Stored data:
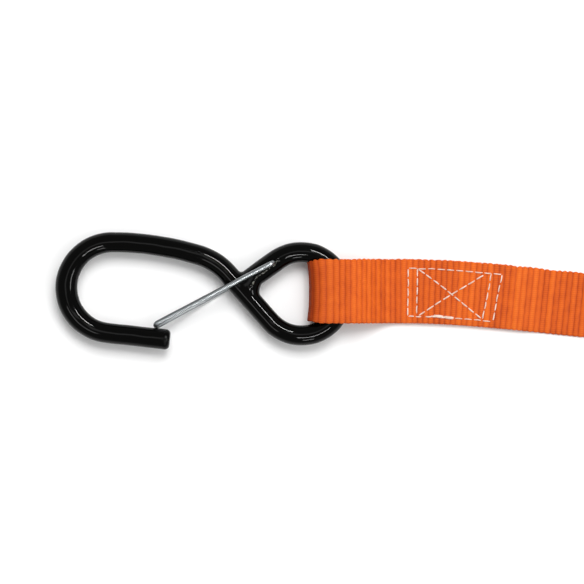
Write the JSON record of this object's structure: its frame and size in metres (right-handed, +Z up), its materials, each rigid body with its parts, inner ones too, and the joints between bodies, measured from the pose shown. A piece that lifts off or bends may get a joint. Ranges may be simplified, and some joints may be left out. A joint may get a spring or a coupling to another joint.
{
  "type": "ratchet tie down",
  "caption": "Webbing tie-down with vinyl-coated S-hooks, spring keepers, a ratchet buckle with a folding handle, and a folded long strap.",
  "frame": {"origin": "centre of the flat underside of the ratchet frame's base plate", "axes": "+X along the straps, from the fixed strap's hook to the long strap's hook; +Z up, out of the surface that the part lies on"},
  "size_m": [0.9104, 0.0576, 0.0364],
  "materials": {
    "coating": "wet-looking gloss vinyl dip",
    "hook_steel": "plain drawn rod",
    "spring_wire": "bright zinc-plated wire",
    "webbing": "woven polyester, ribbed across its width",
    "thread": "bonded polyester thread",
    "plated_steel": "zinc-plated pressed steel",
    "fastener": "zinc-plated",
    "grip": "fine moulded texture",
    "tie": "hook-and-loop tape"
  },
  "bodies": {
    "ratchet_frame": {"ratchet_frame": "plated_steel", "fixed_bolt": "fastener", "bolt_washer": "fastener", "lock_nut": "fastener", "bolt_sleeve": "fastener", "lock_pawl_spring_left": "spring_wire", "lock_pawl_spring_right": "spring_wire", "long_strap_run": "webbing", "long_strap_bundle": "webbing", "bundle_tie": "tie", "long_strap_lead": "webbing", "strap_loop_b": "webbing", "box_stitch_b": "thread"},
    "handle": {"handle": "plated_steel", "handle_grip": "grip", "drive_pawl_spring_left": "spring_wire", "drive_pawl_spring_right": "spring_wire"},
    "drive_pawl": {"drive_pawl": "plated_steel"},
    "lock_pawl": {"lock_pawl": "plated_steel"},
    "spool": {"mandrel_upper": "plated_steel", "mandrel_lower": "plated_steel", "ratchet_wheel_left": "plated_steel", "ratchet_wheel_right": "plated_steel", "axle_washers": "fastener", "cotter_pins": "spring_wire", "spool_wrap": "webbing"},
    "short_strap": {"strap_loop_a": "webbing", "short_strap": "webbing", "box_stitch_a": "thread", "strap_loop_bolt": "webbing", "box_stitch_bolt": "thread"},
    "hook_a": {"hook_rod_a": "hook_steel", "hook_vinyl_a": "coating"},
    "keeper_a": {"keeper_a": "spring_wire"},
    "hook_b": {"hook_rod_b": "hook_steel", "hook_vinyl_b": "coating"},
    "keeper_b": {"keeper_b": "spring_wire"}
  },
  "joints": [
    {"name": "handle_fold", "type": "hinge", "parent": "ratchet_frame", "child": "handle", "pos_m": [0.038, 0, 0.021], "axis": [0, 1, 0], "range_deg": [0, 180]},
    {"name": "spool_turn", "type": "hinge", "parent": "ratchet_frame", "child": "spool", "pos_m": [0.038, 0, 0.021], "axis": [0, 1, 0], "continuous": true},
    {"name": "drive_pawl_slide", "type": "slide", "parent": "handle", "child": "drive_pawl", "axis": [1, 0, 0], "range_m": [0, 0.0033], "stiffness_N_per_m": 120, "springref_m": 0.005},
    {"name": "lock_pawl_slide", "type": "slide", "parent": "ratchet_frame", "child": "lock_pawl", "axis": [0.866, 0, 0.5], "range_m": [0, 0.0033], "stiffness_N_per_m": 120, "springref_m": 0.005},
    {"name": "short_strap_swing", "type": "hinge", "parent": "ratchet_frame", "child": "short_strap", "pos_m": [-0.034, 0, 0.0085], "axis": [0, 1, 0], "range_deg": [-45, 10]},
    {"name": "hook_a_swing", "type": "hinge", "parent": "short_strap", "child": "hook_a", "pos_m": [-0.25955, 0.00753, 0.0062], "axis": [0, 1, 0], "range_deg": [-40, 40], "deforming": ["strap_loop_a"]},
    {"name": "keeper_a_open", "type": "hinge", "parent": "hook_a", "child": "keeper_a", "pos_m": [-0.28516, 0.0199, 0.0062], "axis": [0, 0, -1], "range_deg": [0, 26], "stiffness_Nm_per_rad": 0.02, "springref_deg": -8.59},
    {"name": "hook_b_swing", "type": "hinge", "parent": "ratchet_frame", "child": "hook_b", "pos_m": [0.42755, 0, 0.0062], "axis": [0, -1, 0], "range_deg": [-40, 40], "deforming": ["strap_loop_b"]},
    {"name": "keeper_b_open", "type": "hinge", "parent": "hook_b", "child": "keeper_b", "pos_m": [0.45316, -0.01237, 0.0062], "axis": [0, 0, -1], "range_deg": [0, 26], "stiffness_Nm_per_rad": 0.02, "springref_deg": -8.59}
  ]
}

What you need to do:
Pull every line containing the word "from" out of the material and copy it.

The completed task:
Write the JSON record of this object's structure: its frame and size in metres (right-handed, +Z up), its materials, each rigid body with its parts, inner ones too, and the joints between bodies, measured from the pose shown. A piece that lifts off or bends may get a joint. Ranges may be simplified, and some joints may be left out. A joint may get a spring or a coupling to another joint.
  "frame": {"origin": "centre of the flat underside of the ratchet frame's base plate", "axes": "+X along the straps, from the fixed strap's hook to the long strap's hook; +Z up, out of the surface that the part lies on"},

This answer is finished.